### [TASK STATEMENT]
Everything from the line containing "faults += [item.Label" through the line containing "record = json.load(file)" must be quoted exactly; everything else is left out.
>>
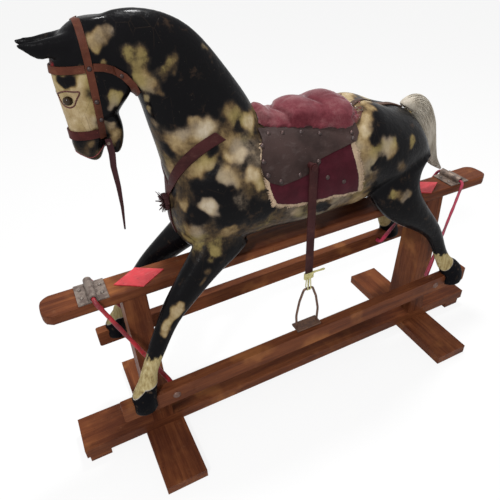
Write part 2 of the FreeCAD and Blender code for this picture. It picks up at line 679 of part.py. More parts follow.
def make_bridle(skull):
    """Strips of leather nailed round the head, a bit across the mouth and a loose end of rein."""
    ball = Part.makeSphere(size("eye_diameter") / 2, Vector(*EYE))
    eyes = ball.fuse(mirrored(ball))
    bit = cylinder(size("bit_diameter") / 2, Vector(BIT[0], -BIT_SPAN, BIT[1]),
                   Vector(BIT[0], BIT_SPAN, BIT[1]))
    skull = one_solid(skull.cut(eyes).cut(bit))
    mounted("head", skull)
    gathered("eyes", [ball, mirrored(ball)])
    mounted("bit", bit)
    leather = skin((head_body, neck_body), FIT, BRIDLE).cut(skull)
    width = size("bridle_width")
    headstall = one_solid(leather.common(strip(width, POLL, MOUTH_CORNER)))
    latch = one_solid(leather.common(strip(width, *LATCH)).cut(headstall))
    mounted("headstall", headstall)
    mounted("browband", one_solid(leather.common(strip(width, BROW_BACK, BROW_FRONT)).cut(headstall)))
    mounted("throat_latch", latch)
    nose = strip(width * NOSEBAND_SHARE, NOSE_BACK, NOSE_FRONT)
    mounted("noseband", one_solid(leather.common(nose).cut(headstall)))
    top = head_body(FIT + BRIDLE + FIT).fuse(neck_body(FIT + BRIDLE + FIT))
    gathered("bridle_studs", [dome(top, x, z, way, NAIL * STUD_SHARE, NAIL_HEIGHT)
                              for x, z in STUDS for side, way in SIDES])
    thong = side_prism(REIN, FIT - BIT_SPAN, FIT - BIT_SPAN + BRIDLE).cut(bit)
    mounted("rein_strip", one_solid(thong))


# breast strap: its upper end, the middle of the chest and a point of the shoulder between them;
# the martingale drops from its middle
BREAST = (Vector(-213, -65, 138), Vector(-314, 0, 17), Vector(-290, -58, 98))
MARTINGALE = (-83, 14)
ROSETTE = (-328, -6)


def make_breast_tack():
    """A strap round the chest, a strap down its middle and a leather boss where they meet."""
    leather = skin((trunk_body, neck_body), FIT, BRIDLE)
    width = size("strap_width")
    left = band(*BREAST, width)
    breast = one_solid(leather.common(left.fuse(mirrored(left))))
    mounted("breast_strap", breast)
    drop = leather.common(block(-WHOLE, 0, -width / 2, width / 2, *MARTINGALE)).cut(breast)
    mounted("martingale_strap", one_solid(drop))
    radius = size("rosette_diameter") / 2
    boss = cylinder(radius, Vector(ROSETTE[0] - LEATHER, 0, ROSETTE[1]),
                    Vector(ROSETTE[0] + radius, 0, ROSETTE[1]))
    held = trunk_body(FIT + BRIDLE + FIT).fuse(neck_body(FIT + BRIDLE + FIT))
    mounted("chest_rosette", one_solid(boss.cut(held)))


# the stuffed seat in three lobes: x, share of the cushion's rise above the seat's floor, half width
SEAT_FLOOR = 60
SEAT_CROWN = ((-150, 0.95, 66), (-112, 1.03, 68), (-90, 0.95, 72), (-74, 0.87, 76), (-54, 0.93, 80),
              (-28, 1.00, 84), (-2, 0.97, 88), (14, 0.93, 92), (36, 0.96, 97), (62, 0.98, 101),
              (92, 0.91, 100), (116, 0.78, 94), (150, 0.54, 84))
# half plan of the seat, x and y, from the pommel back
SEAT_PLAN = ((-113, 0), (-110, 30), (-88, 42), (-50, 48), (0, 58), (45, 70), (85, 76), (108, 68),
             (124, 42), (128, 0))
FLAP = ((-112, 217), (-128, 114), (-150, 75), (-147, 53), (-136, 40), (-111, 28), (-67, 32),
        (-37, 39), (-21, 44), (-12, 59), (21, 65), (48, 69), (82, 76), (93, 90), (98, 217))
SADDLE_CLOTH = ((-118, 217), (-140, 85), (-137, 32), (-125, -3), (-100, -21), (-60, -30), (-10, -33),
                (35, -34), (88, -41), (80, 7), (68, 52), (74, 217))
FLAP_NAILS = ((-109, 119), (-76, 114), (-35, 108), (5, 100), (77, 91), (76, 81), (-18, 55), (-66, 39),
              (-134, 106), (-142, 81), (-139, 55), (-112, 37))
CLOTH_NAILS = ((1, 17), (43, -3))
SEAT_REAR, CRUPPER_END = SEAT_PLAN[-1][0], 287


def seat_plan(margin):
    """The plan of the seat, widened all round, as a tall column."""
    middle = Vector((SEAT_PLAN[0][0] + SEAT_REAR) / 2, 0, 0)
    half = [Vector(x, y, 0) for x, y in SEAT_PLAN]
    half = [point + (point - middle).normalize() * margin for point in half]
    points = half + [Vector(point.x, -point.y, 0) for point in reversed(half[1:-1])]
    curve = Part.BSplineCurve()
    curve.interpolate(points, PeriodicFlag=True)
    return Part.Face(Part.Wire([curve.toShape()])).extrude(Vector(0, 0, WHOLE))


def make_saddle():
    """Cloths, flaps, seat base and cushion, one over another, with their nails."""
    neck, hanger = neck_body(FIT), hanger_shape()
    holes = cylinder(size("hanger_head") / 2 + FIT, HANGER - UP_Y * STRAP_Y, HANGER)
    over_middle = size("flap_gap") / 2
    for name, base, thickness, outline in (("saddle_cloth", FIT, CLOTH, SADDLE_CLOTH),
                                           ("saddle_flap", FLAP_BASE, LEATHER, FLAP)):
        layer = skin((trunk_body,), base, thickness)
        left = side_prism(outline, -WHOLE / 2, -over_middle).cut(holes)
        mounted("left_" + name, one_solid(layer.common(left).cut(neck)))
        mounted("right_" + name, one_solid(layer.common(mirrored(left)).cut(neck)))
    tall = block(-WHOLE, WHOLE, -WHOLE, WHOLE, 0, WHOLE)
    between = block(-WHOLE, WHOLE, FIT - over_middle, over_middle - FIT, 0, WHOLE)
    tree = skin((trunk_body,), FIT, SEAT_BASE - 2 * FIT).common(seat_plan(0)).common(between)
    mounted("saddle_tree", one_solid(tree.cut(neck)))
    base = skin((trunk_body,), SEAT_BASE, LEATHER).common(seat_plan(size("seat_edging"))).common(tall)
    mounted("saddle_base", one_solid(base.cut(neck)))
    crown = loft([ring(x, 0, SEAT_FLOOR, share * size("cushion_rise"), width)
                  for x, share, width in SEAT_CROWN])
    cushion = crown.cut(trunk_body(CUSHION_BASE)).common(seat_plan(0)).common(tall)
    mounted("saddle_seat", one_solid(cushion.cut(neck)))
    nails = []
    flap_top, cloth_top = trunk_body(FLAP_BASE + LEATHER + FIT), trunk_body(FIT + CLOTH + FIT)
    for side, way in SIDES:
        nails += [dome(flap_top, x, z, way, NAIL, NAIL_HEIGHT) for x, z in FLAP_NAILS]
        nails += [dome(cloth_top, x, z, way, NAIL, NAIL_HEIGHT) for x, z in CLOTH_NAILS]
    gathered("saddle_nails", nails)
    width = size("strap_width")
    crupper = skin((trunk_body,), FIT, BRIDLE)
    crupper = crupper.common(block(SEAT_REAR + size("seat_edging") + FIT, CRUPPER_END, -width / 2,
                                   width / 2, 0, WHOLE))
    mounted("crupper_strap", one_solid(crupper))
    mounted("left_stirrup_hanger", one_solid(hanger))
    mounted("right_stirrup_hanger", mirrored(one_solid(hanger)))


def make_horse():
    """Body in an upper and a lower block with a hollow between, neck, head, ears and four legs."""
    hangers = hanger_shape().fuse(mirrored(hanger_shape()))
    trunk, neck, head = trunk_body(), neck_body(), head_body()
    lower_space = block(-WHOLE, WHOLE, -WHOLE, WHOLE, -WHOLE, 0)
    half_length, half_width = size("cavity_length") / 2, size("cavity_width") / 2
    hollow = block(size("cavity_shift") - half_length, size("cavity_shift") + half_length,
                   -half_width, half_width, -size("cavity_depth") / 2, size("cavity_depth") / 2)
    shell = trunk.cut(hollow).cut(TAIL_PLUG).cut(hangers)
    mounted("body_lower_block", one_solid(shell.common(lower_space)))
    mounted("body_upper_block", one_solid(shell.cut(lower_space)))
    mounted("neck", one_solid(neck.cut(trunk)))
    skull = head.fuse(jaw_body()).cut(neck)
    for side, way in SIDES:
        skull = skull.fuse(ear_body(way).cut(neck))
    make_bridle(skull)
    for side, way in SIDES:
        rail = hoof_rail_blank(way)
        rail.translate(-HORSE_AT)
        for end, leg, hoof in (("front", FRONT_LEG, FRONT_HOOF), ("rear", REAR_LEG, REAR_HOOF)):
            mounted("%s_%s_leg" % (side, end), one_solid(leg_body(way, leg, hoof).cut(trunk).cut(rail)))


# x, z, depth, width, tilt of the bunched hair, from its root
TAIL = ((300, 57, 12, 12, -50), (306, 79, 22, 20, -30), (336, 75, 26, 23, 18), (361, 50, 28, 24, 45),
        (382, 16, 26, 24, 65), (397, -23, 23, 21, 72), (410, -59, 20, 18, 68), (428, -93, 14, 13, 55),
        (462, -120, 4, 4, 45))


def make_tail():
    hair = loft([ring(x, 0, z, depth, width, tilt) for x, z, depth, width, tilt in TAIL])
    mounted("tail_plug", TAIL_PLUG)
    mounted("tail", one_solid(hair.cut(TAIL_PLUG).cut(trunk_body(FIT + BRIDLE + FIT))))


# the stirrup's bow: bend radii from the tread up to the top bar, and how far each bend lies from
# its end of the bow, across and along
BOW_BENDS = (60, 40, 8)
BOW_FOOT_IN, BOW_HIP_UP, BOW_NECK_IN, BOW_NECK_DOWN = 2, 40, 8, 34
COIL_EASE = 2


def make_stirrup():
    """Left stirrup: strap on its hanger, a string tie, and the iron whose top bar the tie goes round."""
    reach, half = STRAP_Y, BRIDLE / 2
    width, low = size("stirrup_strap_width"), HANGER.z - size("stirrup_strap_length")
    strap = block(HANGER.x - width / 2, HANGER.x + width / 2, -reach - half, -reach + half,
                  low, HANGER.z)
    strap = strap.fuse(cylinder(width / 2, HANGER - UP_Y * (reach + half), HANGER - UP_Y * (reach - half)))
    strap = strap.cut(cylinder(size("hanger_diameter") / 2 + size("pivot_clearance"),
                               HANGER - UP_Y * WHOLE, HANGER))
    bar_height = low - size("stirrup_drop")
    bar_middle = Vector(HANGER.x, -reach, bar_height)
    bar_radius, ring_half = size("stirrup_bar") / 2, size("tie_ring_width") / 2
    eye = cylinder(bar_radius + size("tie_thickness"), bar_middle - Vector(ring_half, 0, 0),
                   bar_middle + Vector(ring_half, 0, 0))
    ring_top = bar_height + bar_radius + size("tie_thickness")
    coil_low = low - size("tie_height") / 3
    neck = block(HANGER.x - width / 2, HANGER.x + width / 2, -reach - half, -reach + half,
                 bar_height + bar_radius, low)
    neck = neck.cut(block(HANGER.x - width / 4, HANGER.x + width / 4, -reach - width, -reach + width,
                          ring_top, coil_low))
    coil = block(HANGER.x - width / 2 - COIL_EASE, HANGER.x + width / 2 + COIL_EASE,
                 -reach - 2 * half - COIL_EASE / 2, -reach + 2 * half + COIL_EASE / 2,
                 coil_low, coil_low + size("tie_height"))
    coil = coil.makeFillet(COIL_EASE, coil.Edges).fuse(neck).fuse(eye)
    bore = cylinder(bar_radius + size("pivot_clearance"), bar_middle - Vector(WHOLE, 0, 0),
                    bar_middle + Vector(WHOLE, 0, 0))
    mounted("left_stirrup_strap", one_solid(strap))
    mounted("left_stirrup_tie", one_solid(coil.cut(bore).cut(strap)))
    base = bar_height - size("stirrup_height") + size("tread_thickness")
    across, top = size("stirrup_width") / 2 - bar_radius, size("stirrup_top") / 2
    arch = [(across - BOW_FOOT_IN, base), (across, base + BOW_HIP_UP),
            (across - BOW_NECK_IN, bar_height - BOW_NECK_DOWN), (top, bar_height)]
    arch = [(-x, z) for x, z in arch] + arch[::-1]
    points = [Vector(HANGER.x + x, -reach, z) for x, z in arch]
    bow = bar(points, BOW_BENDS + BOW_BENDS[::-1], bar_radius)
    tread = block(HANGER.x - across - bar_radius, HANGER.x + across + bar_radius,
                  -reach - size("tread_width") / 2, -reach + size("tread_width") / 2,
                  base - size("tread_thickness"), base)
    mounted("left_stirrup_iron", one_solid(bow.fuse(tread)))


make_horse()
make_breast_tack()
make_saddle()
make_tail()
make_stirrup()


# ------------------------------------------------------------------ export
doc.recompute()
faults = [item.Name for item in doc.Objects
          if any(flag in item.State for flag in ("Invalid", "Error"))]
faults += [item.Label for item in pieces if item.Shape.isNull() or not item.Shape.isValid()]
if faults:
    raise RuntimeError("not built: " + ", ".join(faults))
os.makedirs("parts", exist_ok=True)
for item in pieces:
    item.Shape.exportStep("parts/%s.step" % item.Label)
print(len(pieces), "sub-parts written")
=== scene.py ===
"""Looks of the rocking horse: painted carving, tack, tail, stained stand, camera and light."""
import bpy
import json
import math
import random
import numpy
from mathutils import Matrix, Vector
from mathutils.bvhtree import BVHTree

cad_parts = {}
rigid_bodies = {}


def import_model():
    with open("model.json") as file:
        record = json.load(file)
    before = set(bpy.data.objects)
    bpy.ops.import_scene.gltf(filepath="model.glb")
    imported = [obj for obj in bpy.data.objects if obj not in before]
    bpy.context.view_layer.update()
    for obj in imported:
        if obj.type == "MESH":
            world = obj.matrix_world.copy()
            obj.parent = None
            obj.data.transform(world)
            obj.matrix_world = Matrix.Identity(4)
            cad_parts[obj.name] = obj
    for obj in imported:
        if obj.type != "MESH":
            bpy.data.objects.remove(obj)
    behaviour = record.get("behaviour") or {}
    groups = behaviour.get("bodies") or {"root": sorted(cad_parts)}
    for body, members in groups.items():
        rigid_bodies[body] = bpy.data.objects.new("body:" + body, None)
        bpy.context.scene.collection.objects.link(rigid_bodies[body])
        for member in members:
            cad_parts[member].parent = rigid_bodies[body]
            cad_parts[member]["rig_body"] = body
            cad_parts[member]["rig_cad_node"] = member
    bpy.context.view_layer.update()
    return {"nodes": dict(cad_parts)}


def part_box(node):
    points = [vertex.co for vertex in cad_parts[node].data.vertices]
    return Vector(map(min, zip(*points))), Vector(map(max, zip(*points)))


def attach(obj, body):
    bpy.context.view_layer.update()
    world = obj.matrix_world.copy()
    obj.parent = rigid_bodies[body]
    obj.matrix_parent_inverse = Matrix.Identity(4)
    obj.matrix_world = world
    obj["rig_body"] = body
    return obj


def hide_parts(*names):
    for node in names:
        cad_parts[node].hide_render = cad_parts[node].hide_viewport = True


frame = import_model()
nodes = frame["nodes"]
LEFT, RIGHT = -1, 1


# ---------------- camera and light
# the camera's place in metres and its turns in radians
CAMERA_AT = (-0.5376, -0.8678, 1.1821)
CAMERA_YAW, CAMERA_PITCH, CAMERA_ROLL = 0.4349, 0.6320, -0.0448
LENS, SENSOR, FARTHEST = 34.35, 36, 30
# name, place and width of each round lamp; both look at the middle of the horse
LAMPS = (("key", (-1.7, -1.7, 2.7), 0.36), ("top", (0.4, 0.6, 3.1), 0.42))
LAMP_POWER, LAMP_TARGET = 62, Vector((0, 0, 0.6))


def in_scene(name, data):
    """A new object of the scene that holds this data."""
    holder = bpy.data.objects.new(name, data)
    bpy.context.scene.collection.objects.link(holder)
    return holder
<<
### [RESULT OF THIS TASK]
faults += [item.Label for item in pieces if item.Shape.isNull() or not item.Shape.isValid()]
if faults:
    raise RuntimeError("not built: " + ", ".join(faults))
os.makedirs("parts", exist_ok=True)
for item in pieces:
    item.Shape.exportStep("parts/%s.step" % item.Label)
print(len(pieces), "sub-parts written")
=== scene.py ===
"""Looks of the rocking horse: painted carving, tack, tail, stained stand, camera and light."""
import bpy
import json
import math
import random
import numpy
from mathutils import Matrix, Vector
from mathutils.bvhtree import BVHTree

cad_parts = {}
rigid_bodies = {}


def import_model():
    with open("model.json") as file:
        record = json.load(file)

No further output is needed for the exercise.